The data:
Begin

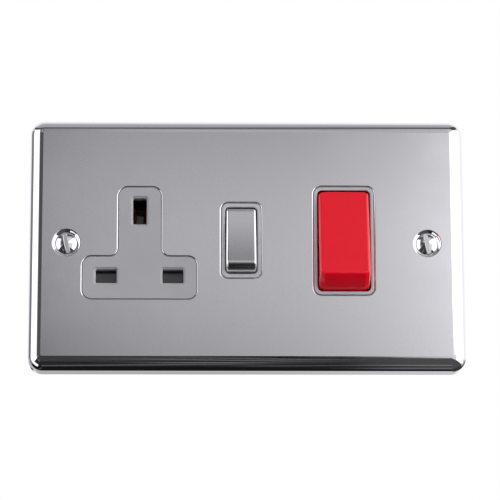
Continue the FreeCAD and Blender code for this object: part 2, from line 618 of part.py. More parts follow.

End
Begin

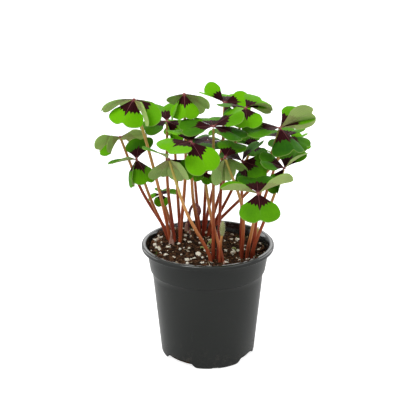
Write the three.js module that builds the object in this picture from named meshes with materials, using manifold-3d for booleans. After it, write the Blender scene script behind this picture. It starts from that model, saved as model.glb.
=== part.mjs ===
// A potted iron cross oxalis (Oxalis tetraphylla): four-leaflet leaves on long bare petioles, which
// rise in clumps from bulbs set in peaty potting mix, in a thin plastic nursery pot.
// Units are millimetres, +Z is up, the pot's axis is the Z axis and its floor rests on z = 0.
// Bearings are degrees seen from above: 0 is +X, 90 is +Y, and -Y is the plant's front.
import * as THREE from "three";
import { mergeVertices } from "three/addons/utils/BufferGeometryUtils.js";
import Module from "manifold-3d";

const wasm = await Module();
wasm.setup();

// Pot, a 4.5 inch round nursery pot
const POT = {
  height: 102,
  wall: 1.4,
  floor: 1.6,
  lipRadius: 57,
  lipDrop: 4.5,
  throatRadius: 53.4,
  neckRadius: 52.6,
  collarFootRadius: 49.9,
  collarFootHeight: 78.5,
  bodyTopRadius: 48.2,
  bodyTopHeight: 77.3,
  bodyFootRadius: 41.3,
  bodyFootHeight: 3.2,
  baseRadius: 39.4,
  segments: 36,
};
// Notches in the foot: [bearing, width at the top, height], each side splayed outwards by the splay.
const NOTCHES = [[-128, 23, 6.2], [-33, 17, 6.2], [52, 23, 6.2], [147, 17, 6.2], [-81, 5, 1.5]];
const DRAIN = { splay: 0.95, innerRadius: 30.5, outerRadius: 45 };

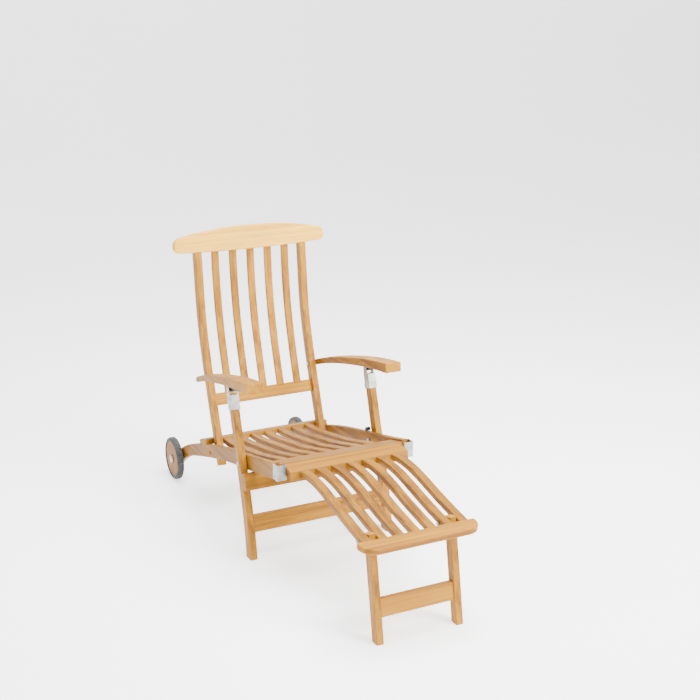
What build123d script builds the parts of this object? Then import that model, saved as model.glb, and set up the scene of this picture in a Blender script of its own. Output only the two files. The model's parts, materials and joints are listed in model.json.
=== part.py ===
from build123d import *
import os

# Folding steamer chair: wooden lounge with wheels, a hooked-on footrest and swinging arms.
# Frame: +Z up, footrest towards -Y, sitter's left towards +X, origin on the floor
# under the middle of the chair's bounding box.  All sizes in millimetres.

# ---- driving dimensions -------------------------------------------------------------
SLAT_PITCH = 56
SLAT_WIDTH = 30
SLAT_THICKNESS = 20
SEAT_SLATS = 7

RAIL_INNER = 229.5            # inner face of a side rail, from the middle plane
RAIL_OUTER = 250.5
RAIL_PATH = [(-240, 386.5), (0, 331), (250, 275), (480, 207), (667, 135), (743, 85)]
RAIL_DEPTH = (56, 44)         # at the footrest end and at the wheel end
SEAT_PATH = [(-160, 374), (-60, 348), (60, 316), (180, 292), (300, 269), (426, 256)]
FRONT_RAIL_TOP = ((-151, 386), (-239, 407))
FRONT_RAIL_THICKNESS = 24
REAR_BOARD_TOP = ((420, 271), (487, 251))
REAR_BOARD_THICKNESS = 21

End

Task objective: Count the lines of these entries that hold the string "manifold", and give only that number.

Output: 2